[Work to be completed] Can you write out the whole listing exactly?

--- Information shown ---

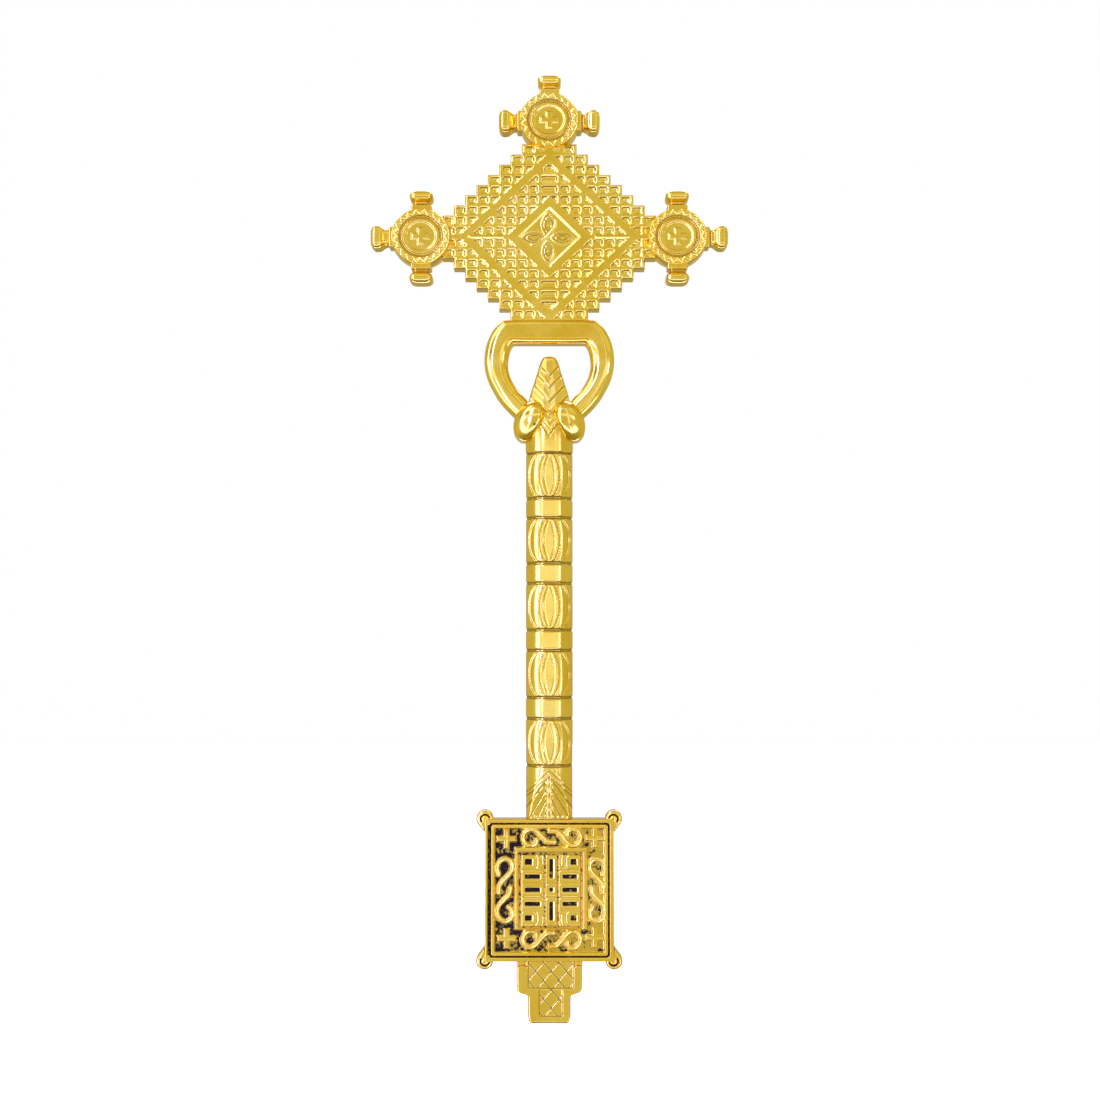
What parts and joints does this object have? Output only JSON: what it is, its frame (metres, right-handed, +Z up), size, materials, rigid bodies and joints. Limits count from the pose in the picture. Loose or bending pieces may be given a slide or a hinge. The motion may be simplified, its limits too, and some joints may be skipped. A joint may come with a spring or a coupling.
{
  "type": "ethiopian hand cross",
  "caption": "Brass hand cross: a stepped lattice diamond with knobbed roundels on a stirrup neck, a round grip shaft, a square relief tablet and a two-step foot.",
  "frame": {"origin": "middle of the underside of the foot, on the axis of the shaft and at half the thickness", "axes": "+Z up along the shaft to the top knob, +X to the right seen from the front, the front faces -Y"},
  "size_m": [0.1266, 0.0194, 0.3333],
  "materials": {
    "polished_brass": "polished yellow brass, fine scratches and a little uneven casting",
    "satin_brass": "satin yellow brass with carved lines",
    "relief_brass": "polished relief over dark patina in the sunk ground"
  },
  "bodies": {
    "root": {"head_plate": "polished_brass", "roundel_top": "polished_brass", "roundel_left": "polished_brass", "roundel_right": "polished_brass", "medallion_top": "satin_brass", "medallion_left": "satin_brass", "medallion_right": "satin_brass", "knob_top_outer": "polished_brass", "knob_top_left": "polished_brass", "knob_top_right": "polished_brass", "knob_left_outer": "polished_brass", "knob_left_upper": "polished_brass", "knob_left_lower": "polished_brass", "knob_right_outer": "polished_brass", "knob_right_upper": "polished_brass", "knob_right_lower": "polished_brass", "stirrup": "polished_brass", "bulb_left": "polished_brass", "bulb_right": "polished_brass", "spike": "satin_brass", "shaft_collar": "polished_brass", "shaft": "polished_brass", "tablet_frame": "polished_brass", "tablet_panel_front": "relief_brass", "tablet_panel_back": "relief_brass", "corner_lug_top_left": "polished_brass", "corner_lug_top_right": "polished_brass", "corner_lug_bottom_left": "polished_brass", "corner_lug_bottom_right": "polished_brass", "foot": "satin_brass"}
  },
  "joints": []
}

---

[Complete answer]
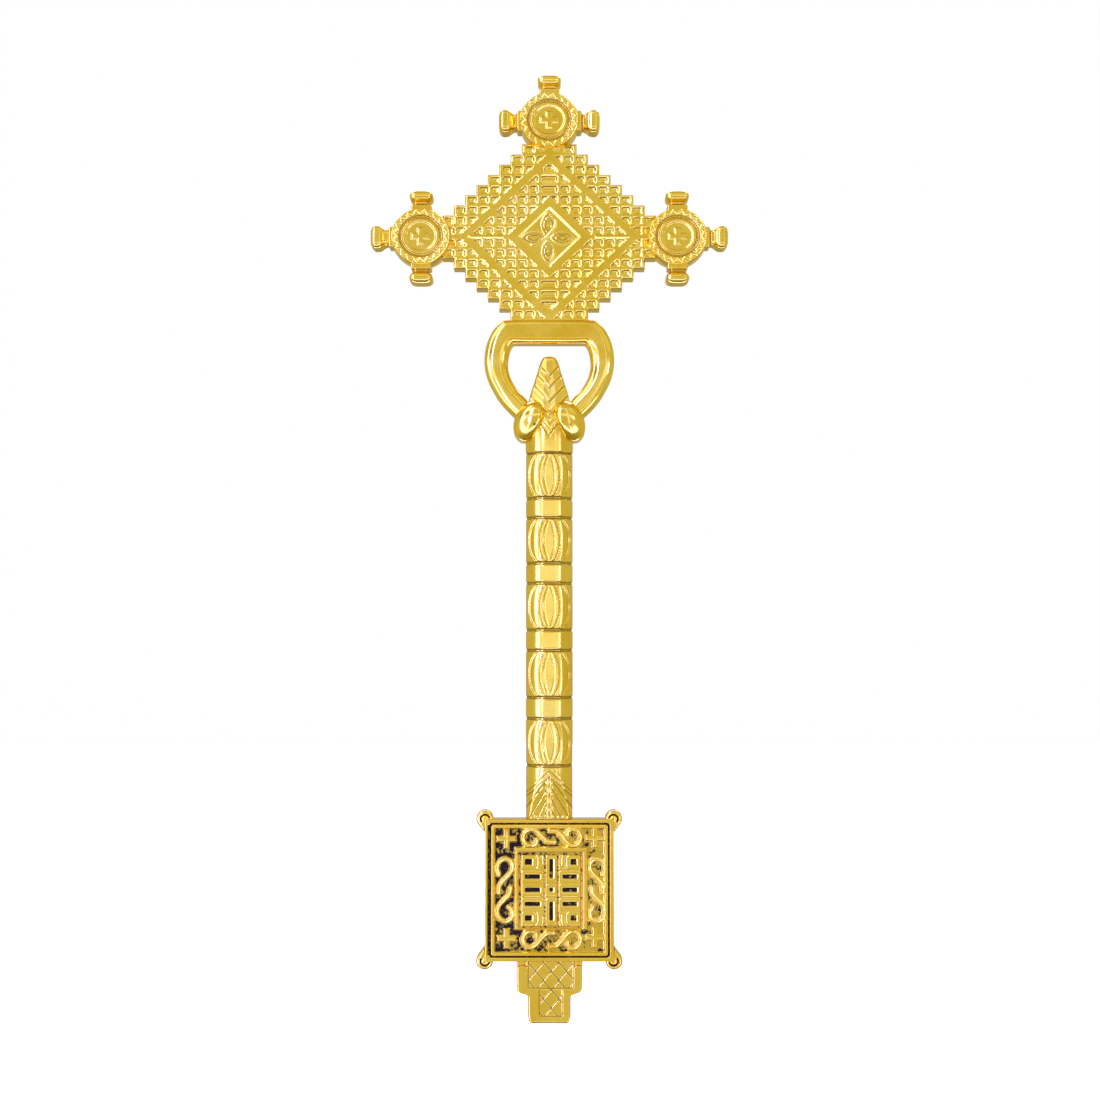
What parts and joints does this object have? Output only JSON: what it is, its frame (metres, right-handed, +Z up), size, materials, rigid bodies and joints. Limits count from the pose in the picture. Loose or bending pieces may be given a slide or a hinge. The motion may be simplified, its limits too, and some joints may be skipped. A joint may come with a spring or a coupling.
{
  "type": "ethiopian hand cross",
  "caption": "Brass hand cross: a stepped lattice diamond with knobbed roundels on a stirrup neck, a round grip shaft, a square relief tablet and a two-step foot.",
  "frame": {"origin": "middle of the underside of the foot, on the axis of the shaft and at half the thickness", "axes": "+Z up along the shaft to the top knob, +X to the right seen from the front, the front faces -Y"},
  "size_m": [0.1266, 0.0194, 0.3333],
  "materials": {
    "polished_brass": "polished yellow brass, fine scratches and a little uneven casting",
    "satin_brass": "satin yellow brass with carved lines",
    "relief_brass": "polished relief over dark patina in the sunk ground"
  },
  "bodies": {
    "root": {"head_plate": "polished_brass", "roundel_top": "polished_brass", "roundel_left": "polished_brass", "roundel_right": "polished_brass", "medallion_top": "satin_brass", "medallion_left": "satin_brass", "medallion_right": "satin_brass", "knob_top_outer": "polished_brass", "knob_top_left": "polished_brass", "knob_top_right": "polished_brass", "knob_left_outer": "polished_brass", "knob_left_upper": "polished_brass", "knob_left_lower": "polished_brass", "knob_right_outer": "polished_brass", "knob_right_upper": "polished_brass", "knob_right_lower": "polished_brass", "stirrup": "polished_brass", "bulb_left": "polished_brass", "bulb_right": "polished_brass", "spike": "satin_brass", "shaft_collar": "polished_brass", "shaft": "polished_brass", "tablet_frame": "polished_brass", "tablet_panel_front": "relief_brass", "tablet_panel_back": "relief_brass", "corner_lug_top_left": "polished_brass", "corner_lug_top_right": "polished_brass", "corner_lug_bottom_left": "polished_brass", "corner_lug_bottom_right": "polished_brass", "foot": "satin_brass"}
  },
  "joints": []
}